Managing assets through a macroeconomic lens should always garner the most attention, but there is a penchant from investors to try to predict market moves through the lens of politics in presidential election years. We hear the questions repeatedly on financial news networks day after day heading up to election day.

“How have markets performed historically in the final year of a president’s term?” 
“How have markets performed when the incumbent party wins?”
“How have markets performed when the challenger party wins?”
“Will an unsettled geopolitical landscape present a “Black Swan Event” risk for markets?”

These are all valid questions, but they don’t really have substantive purpose because no predictable outcomes have been borne out of recent political victories or defeats. Therefore, without a consistent historical pattern to rely on, it’s just all conjecture. Conjecture is not a principle by which to create an investing thesis.

Even with uncertain and unpredictable outcomes, we do still need to adhere to an investment strategy for our clients. My wife has always been a believer in tackling big challenges by breaking them down into smaller chunks. She has mastered this approach, and I’ve learned from her over time. When applied to investing strategy, we can only work with what we do know to be true. We currently know the following:

• The bond yield curve is still inverted (US treasuries are paying you a higher rate for shorter term than longer term maturities).
• In December the S&P 500 Index regained its January 2022 high watermark line.
• Consumer spending rose 2.2% in 2023 but is trending lower for 2024.
• Inflation peaked at 7% in mid-2022 but is now back down to 3.1%.
• The Magnificent Seven stocks (AAPL, AMZN, GOOG, META, TSLA, NVDA, and MSFT) all returned much higher than long-term market average returns in 2023 but now carry historically high P/E (price over earnings) ratios.

Now, let’s break the data down into chunks and tackle each one…

Data: Treasury bond yield curve is still inverted.
Response: Own short-term treasuries, short maturity CDs and/or high yielding money market funds for fixed income allocations

Data: S&P 500 Index rebounded to January 2022 highs in late December.
Response: Maintain perspective that stocks are only back to where they started the year two years ago. Focus on future value, not just present value.

Data: Consumer spending rose in 2023 but is trending down in 2024.
Response: The consumer is responsible for 70% of U.S. economic growth. If asset values come down, consumers will tighten their belts in 2024. Under such conditions, we prefer holding companies with strong balance sheets, consistent earnings and revenue growth, and wide moats from nearest competitors. Thus, we favor large caps over mid and small caps.

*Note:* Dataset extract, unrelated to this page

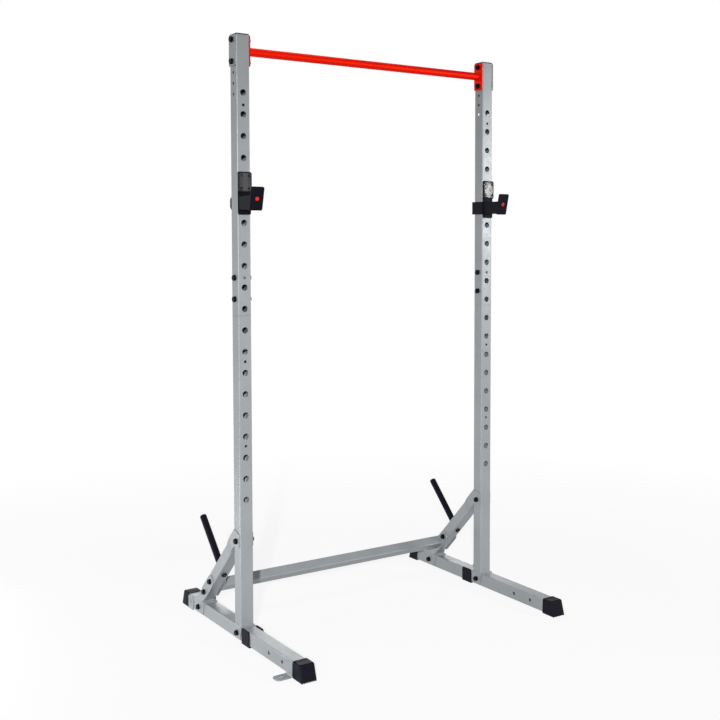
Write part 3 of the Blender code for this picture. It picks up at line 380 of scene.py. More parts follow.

Data: Inflation has decelerated significantly in the last year and a half.
Response: If consumers continue to reduce their spending, economic recession risk may become a reality. Historically, many market bull markets have started amidst recessionary conditions. Zoom out. Don’t jump ship when help is on the way.

Data: The Magnificent 7 stocks had outsized returns in 2023, so expectations are lower for 2024 returns.
Response: Understand that these seven companies garner a lot of attention and investment dollars for a reason. They are market leaders that continually reinvest profits into new, disruptive ideas and innovations. Current valuations can only account for what we see in front of us and represent only part of their future value. The work getting done in their research and development departments is what will drive future valuations. Unfortunately, we don’t always know what’s cooking behind closed doors. However, we have learned not to bet against companies with large pools of talent and rich balance sheets. That’s why we need to own them but also be on the lookout for those emerging companies that will one day join their ranks.

This is our playbook under current macroeconomic conditions. If you look at positions you own, your blend of asset ownership reflects our responses listed above. As is always the case, it is weighted commensurate to age and risk tolerance on a client-by-client basis.